## What to do
Output, please, exactly those lines of the listing that come before the line with "normals: Exact normals", along with that line itself.

▶

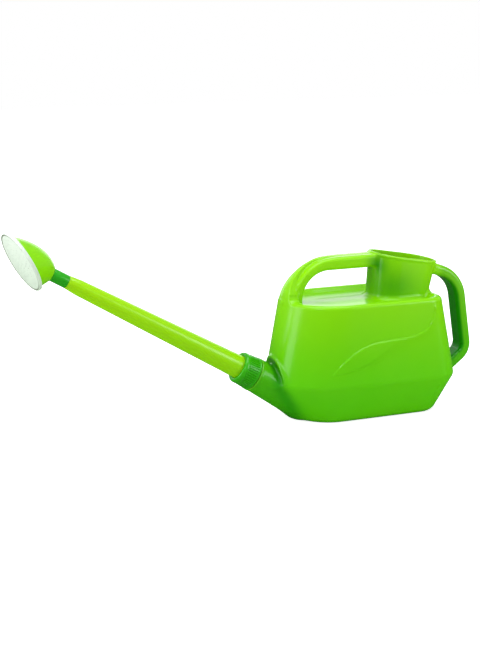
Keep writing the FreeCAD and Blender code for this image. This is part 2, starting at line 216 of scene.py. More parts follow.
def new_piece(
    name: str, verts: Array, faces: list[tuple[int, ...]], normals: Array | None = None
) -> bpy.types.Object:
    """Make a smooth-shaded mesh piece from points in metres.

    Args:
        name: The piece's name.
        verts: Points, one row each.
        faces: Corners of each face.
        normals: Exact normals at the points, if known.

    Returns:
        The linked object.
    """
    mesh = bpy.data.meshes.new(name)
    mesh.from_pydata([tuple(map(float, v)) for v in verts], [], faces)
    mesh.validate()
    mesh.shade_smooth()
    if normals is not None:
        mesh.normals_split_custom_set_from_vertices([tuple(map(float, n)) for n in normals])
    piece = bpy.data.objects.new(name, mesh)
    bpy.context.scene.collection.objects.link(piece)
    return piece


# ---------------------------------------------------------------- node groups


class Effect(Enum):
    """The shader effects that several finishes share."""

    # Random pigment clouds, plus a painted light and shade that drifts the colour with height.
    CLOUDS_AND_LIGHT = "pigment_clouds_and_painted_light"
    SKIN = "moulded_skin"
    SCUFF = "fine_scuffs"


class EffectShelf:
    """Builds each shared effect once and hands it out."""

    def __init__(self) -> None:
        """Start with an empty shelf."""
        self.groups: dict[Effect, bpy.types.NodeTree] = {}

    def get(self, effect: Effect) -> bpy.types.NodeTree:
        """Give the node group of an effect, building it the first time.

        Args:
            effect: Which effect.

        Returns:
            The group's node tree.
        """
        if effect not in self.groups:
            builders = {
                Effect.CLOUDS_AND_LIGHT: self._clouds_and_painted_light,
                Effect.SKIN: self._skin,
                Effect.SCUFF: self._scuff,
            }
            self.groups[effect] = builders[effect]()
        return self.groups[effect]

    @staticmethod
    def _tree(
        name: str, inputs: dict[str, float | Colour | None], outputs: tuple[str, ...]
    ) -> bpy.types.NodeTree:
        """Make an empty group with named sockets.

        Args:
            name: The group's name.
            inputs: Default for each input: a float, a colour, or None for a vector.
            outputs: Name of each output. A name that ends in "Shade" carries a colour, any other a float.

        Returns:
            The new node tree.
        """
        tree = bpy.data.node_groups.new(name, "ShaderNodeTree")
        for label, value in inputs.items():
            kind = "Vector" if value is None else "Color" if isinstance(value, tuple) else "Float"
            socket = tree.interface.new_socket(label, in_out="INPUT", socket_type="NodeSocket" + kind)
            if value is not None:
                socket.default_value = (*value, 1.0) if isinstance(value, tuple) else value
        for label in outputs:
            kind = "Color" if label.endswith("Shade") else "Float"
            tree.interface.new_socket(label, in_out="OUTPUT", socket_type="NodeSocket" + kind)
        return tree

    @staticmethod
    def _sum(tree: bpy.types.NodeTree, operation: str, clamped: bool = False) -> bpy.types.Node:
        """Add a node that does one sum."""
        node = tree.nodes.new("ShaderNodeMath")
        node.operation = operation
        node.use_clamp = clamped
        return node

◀

## Output
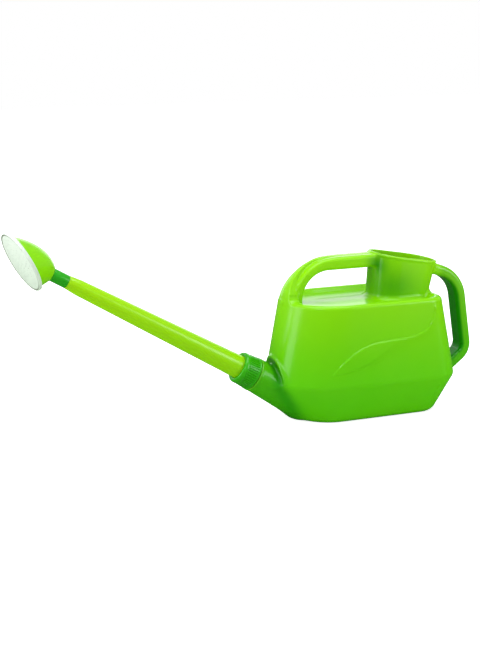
Keep writing the FreeCAD and Blender code for this image. This is part 2, starting at line 216 of scene.py. More parts follow.
def new_piece(
    name: str, verts: Array, faces: list[tuple[int, ...]], normals: Array | None = None
) -> bpy.types.Object:
    """Make a smooth-shaded mesh piece from points in metres.

    Args:
        name: The piece's name.
        verts: Points, one row each.
        faces: Corners of each face.
        normals: Exact normals at the points, if known.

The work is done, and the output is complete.